In some ways, so are the owners at Wara Wara. Nick Mazonowicz, a co-owner at Wara Wara met her at RISD and co-owners X Premwat and Kozu Kondo wanted a “fun and funky” Japanese noodle shop. With Coburn’s large murals of Hokusai-like waves, her penchant for intriguing light fixtures (these reference noodles and origami) and her extensive collection of metal toys, a diner could be sent on a scavenger hunt to win a bowl of ramen.
Similarly, at The East End—opened by The Bottles Group, the marketing and management firm behind Bottles Fine Wine—with its Victorian whiskey bar ambience, there are touches of London’s East End music halls, with player piano rolls, tintype-like photos, wood slat and green tin ceilings and rich velvet indigo curtains. A secluded seasonal outdoor patio incorporates another Coburn signature, plenty of plant life, plus tables for parties large and small. The design underscores an extensive spirits selection and unique tap system.
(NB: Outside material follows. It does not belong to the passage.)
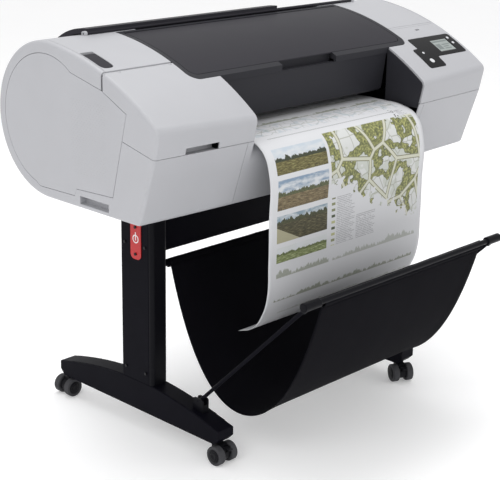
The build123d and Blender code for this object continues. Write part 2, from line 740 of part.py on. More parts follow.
# The ink door lifts at its rear seam; it wraps round the front and part of the end.
with BuildPart() as ink_door:
    add(shell)
    front_cover_zone((-half_width - 5, -opening_half - 2), panel_gap / 2, Mode.INTERSECT)
    with BuildPart(mode=Mode.PRIVATE) as edge_lip:
        add(outer)
        add(lip_inner, mode=Mode.SUBTRACT)
        front_cover_zone((-opening_half - 5, -opening_half - 2), panel_gap / 2, Mode.INTERSECT)
    add(edge_lip.part)
    window_zone(panel_gap, Mode.SUBTRACT)
    block(notch_x, (seam_y - 27, seam_y + 9), (seam_z, seam_z + 16), mode=Mode.SUBTRACT)
    cut_end_panel(-1)
    over_hinge = (door_axis_z - 40, crown_z)
    block((-half_width - 5, -opening_half), (door_axis_y, door_rear + 5), over_hinge, mode=Mode.SUBTRACT)
    rod((-half_width + 4, door_knuckles[1][0] - part_gap), door_axis_y, door_axis_z, door_barrel_r)
    for x in door_knuckles:
        room = (x[0] - part_gap, x[1] + part_gap)
        room_y = (door_axis_y - door_barrel_r - 1, door_rear)
        block(room, room_y, (door_axis_z - 9, crown_z), mode=Mode.SUBTRACT)
    rod((-half_width + 8, door_knuckles[1][1] + 2), door_axis_y, door_axis_z, pin_r)
save(ink_door, "ink_door")

# ---------------------------------------------------------------- window frame, lid and dark front
pocket_half = 104.0
with BuildPart() as window_frame:
    add(outer)
    add(frame_inner, mode=Mode.SUBTRACT)
    window_zone(0, Mode.INTERSECT)
    lid_room = window_half + lid_seam
    barrel_rear = lid_axis_y + lid_barrel_r + lid_seam
    plan_zone(lid_room, lid_front - lid_seam, barrel_rear, lid_corner + lid_seam, Mode.SUBTRACT)
    with BuildPart(mode=Mode.PRIVATE) as ledge:
        add(body_envelope(wall + 1.2))
        add(frame_inner, mode=Mode.SUBTRACT)
        upper = (body_under + 90, crown_z + 90)
        block((-lid_room - 2, lid_room + 2), (lid_front - 3, lid_axis_y - 14), upper, mode=Mode.INTERSECT)
        block((-window_half + 9, window_half - 9), (lid_front + 9, lid_axis_y), (body_under, crown_z + 90),
              mode=Mode.SUBTRACT)
    add(ledge.part)
    # The dark front hangs from the frame down to the exit slot.
    mask_top = top_height(frame_front) - wall
    prism((-opening_half + 4, opening_half - 4), [
        (frame_front + 0.5, mask_top), (frame_front + 4.5, mask_top), (mask_foot_y + 4, mask_foot_z + 6),
        (mask_foot_y + 16, mask_foot_z + 4), (mask_foot_y + 16, mask_foot_z), (mask_foot_y + 6, mask_foot_z),
        (mask_foot_y, mask_foot_z + 6)])
    pocket_rear = lid_front + 7
    pocket_low = mask_top - 12
    pocket_x = (-pocket_half, pocket_half)
    block(pocket_x, (frame_front - 9, pocket_rear), (pocket_low, crown_z), mode=Mode.SUBTRACT)
    block(pocket_x, (lid_front - 8, pocket_rear + 2), (pocket_low - 2, pocket_low))
    block(pocket_x, (pocket_rear, pocket_rear + 2), (pocket_low - 2, mask_top))
    rod((-window_half - 9, window_half + 9), lid_axis_y, lid_axis_z, pin_r + run_fit, mode=Mode.SUBTRACT)
save(window_frame, "window_frame")

with BuildPart() as window_lid:
    add(shell)
    plan_zone(window_half, lid_front, lid_axis_y, lid_corner, Mode.INTERSECT)
    rod((-window_half, window_half), lid_axis_y, lid_axis_z, lid_barrel_r)
    rod((-window_half - 8, window_half + 8), lid_axis_y, lid_axis_z, pin_r)
save(window_lid, "window_lid")

deck_z = 832.0
deck_rear = -290.0
with BuildPart() as inner_walls:
    add(body_envelope(wall + 1.5))
    over_deck = (deck_z + part_gap, crown_z + 50)
    block((-opening_half, opening_half), (-400, mask_foot_y - 16), over_deck, mode=Mode.INTERSECT)
    between = (-opening_half + wall, opening_half - wall)
    block(between, (-500, 400), (body_under, crown_z + 90), mode=Mode.SUBTRACT)
save(inner_walls, "inner_walls")

# ---------------------------------------------------------------- lower front, platen, back
lip_r = 36.0
with BuildPart() as centre_front:
    front_half = bay_half - panel_gap
    across = (-front_half - 5, front_half + 5)
    below_seam = (body_under - 9, seam_z - panel_gap / 2)
    for inset, mode in ((0, Mode.ADD), (wall, Mode.SUBTRACT)):
        with BuildPart(mode=Mode.PRIVATE) as solid:
            add(body_envelope(inset))
            block(across, (-500, 400), (body_under - 9, deck_z - inset), mode=Mode.INTERSECT)
            edge = solid.edges().filter_by(lambda e: e.length > front_half).filter_by(
                lambda e: abs(e.center().Z - deck_z + inset) < 0.1).sort_by(Axis.Y)[0]
            fillet(edge, radius=lip_r - inset)
        add(solid.part, mode=mode)
    block((-opening_half, opening_half), (-500, 400), (body_under - 9, crown_z), mode=Mode.INTERSECT)
    with BuildPart(mode=Mode.PRIVATE) as beside:
        add(shell)
        block((-front_half, front_half), (-500, 400), below_seam, mode=Mode.INTERSECT)
        block((-opening_half, opening_half), (-500, 400), (body_under - 9, crown_z), mode=Mode.SUBTRACT)
    add(beside.part)
    block(across, (-60 - panel_gap, 400), (body_under - 9, crown_z), mode=Mode.SUBTRACT)
    block(across, (deck_rear, 0), (body_under + 50, crown_z), mode=Mode.SUBTRACT)
save(centre_front, "centre_front")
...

“We try to be a team with the owners,” Coburn emphasizes. “Working with us is a more engaged experience than what happens with a more corporate company. We pull permits, make blueprints, and I think it matters to them that we’re not just ‘guns for hire.’”
Trench now has a spin-off business that evolved from using a camera on a drone to assess the roof of the Pawtucket church. They’ve since scanned historic downtown buildings for developers and are looking to market this product and service internationally.
Last but certainly not least, what about Coburn’s “mom” hat? The family travels with all of the kids whenever they can, and they use RISD students as nannies. Coburn takes one kid at a time to Brimfield with her, sending each one off with an allowance. And she engages them directly in her projects, such as a recent “hiring” of daughter Alya, 8, to unscrew barstool backs and to paint a poster of ’80s sneakers for Troop’s decor.
For painter, collector, designer and mom Kyla Coburn, her energy seems limitless and her dream of “getting better known outside Providence” seems just within her grasp.